If you have 15 minutes:
- Offer to review or proof read their LinkedIn profile or resume and make suggestions that, in your view, would enhance the candidate’s marketability and demand for their resource.
- Consider who in your network might be a valuable contact and seek their permission to make an introduction (it’s a cardinal sin to force people to chat and corner a contact to do a favor and give up their time without checking first) to the job seeker.
- Offer them the opportunity to practice their elevator pitch with you and provide feedback on their first impression.
- Share some market trends you have observed through your own conversations with colleagues, recruiters and job posts on social media that might allow them to set expectations (e.g. some searches can take a year or so, it says nothing bad about you if you don’t get bites immediately) and tailor their application better.
- Suggest resources you have leaned on in the past when job hunting and found useful, for example, Amii Barnard-Bahn sharing negotiating tips on the Great Women in Compliance podcast.
- Write a recommendation on LinkedIn if you have worked together in some capacity before (it need not be full time work, maybe you sit on an advisory board together or spoke on a panel at a conference together) and are able to attest to their skills, knowledge and nature.
If you have 30 minutes:
- Offer an informational interview or networking chat.
- If they’ve applied for a job at your company, offer to share information about the culture of the company, how values and mission are lived and any helpful tips about what you have observed that the hiring manager prizes, as well as how your own hiring process went with the company.
- Share your best interview tips and how to stand out in the hiring process by email.
- Offer to share what you look for in cover letters and applications when you’re hiring.
- Offer to be a peer, mentor or sounding board as they’re going through the job hunting process and analyzing considerations at specific junctures of the hiring process.
- If you have your own platform such as a podcast, consider whether you might be able to interview the person or otherwise raise their profile.
Do’s and don’ts for job seekers
The standard advice of letting folks in your network know that you’re looking for a new gig is sound, and you definitely should do that. This helps spread your tentacles further, particularly for roles that aren’t advertised. Research has found that even weak ties in your career network can bear fruit in a job search. But here are other do’s and don’ts.
Do’s
- Feel free to reach out to weaker connections, not just your professional inner circle. The latter feels more comfortable, but the former could help you more than you think — see the Forbes article above.

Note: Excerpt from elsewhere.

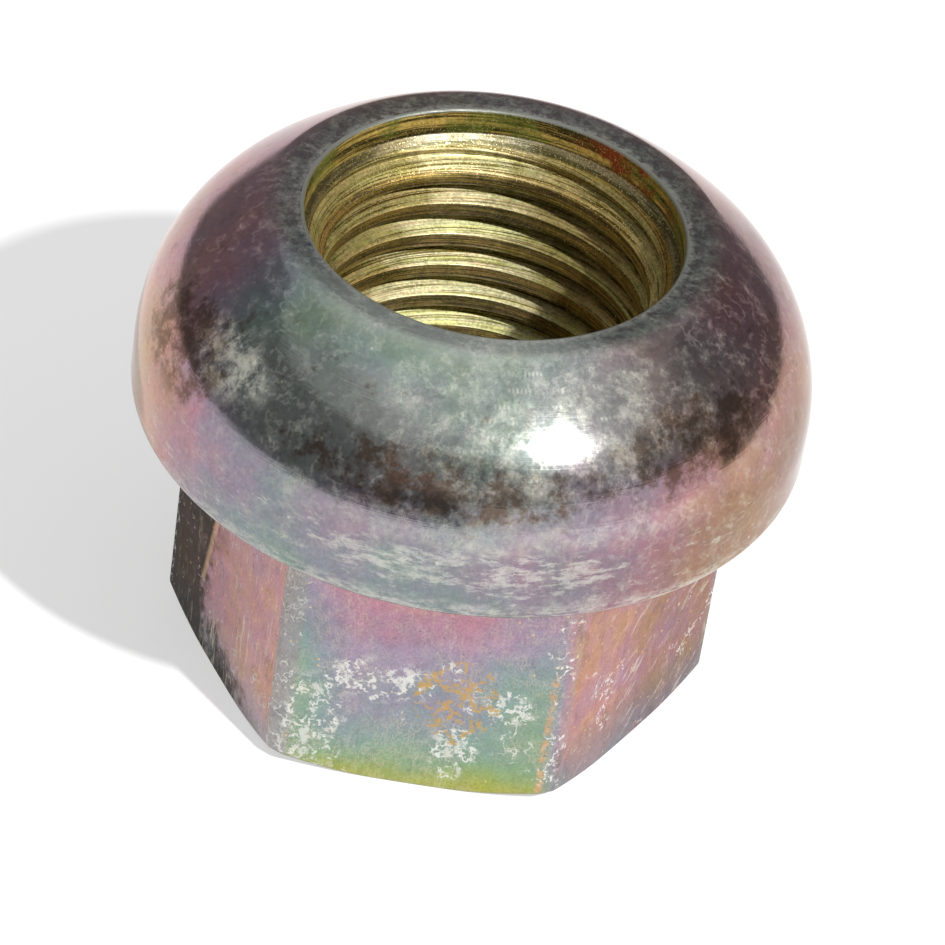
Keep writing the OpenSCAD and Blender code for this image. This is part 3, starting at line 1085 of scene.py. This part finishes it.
def studio_flag(name, bearings, heights, grey):
    """A grey curved card that stands outside the view and shows in the polished seat."""
    verts = []
    for i in range(CARD_STEPS + 1):
        bearing = bearings[0] + (bearings[1] - bearings[0]) * i / CARD_STEPS
        verts += [toward(bearing, height, CARD_DISTANCE) for height in heights]
    faces = [(2 * i, 2 * i + 2, 2 * i + 3, 2 * i + 1) for i in range(CARD_STEPS)]
    mesh = bpy.data.meshes.new(name)
    mesh.from_pydata(verts, [], faces)
    flag = link(bpy.data.objects.new(name, mesh))
    mesh.materials.append(matt(name, grey)[0])
    flag.visible_camera = False
    flag.visible_diffuse = False


studio_floor()
studio_world()
soft_lamp("key_lamp", bearing=41, height=46, distance=0.35, size=0.014, power=1.75)
studio_flag("dark_card", bearings=(90, 365), heights=(-4, 42), grey=0.22)
studio_flag("low_cut_card", bearings=(5, 90), heights=(15, 42), grey=0.22)
studio_flag("middle_card", bearings=(-180, 180), heights=(42, 54), grey=0.60)
studio_flag("overhead_card", bearings=(-180, 180), heights=(54, 88), grey=0.95)


# Camera, as fitted to the photo. The sensor and the lens are in millimetres.

CAMERA_DISTANCE = 201.1 * MM
CAMERA_HEIGHT = math.radians(38.27)
CAMERA_ROLL = math.radians(8.87)
CAMERA_SIDE = 0.353 * MM
CAMERA_DROP = 1.604 * MM
CLIP_START = 0.01
CLIP_END = 10
SENSOR = 36
LENS = 195.45


def photo_camera():
    data = bpy.data.cameras.new("photo_camera")
    camera = link(bpy.data.objects.new("photo_camera", data))
    data.sensor_width = SENSOR
    data.lens = LENS
    data.clip_start = CLIP_START
    data.clip_end = CLIP_END
    back = Vector((0, -math.cos(CAMERA_HEIGHT), math.sin(CAMERA_HEIGHT)))
    right = Vector((1, 0, 0))
    up = back.cross(right)
    across = right * math.cos(CAMERA_ROLL) + up * math.sin(CAMERA_ROLL)
    upward = up * math.cos(CAMERA_ROLL) - right * math.sin(CAMERA_ROLL)
    camera.rotation_mode = "QUATERNION"
    camera.rotation_quaternion = Matrix((across, upward, back)).transposed().to_quaternion()
    aim = Vector((0, 0, HEIGHT / 2))
    camera.location = aim + back * CAMERA_DISTANCE + across * CAMERA_SIDE - upward * CAMERA_DROP
    bpy.context.scene.camera = camera


photo_camera()
bpy.context.scene.view_settings.view_transform = "Standard"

- Build your network before you need it. In networking sessions I tell folks that you should always try not to make your first contact with someone a request. It can be as simple as liking or otherwise interacting with their social media posts to build that relationship. I have had someone reach out to me after I spoke at a conference and tell me she loved it and then a little while later she reached out again with a speaking engagement opportunity. I was pretty busy at the time, but how could I say no to someone who had previously made me feel like a million dollars? I agreed to her request.
- Acknowledge anyone who has tried to help you. It is the height of rudeness for someone to accede to your request, extend kindness and then ignore that graciousness.
- Update those you reached out to when you have secured a new job. This is part of relationship-building. Thank each individual for their specific help, even if it was just cheering you on rather than directly offering you a job, and update them when you have a new role. Even a one or two sentence copy and paste notification will suffice.
Don’t:
- Don’t have outlandish expectations. It is entirely unreasonable for you to expect someone to put in a good word for you at their organization or another where they have standing when they don’t know you from a bar of soap. Ask for specific things they can reasonably do and don’t put them in an awkward position where they understandably have to reject your request because it’s kind of ridiculous and asking for way too much in light of the (non) relationship.
- Don’t take it personally if someone does not respond. You’re asking for a favor, you’re not entitled to another person’s time and help just because you asked. While the compliance world is particularly helpful, you never know what someone is going through or has on their plate at any one time. Be prepared for some requests to go unheeded.
- Don’t throw a tantrum and refuse to engage with a contact who does their best but isn’t able to magically conjure up a job interview for you at the company they work for or provide you with professional services for free. Even if your contact is the hiring manager, they don’t owe you anything just because you’re first degree connections on LinkedIn and you liked a few of their posts. Know that your behavior will either rule you out for future roles (and being associated with you at all) or confirm that you’re someone they want to continue going to bat for and/or consider for the future.
Send the elevator back down to others who reach out to you for help.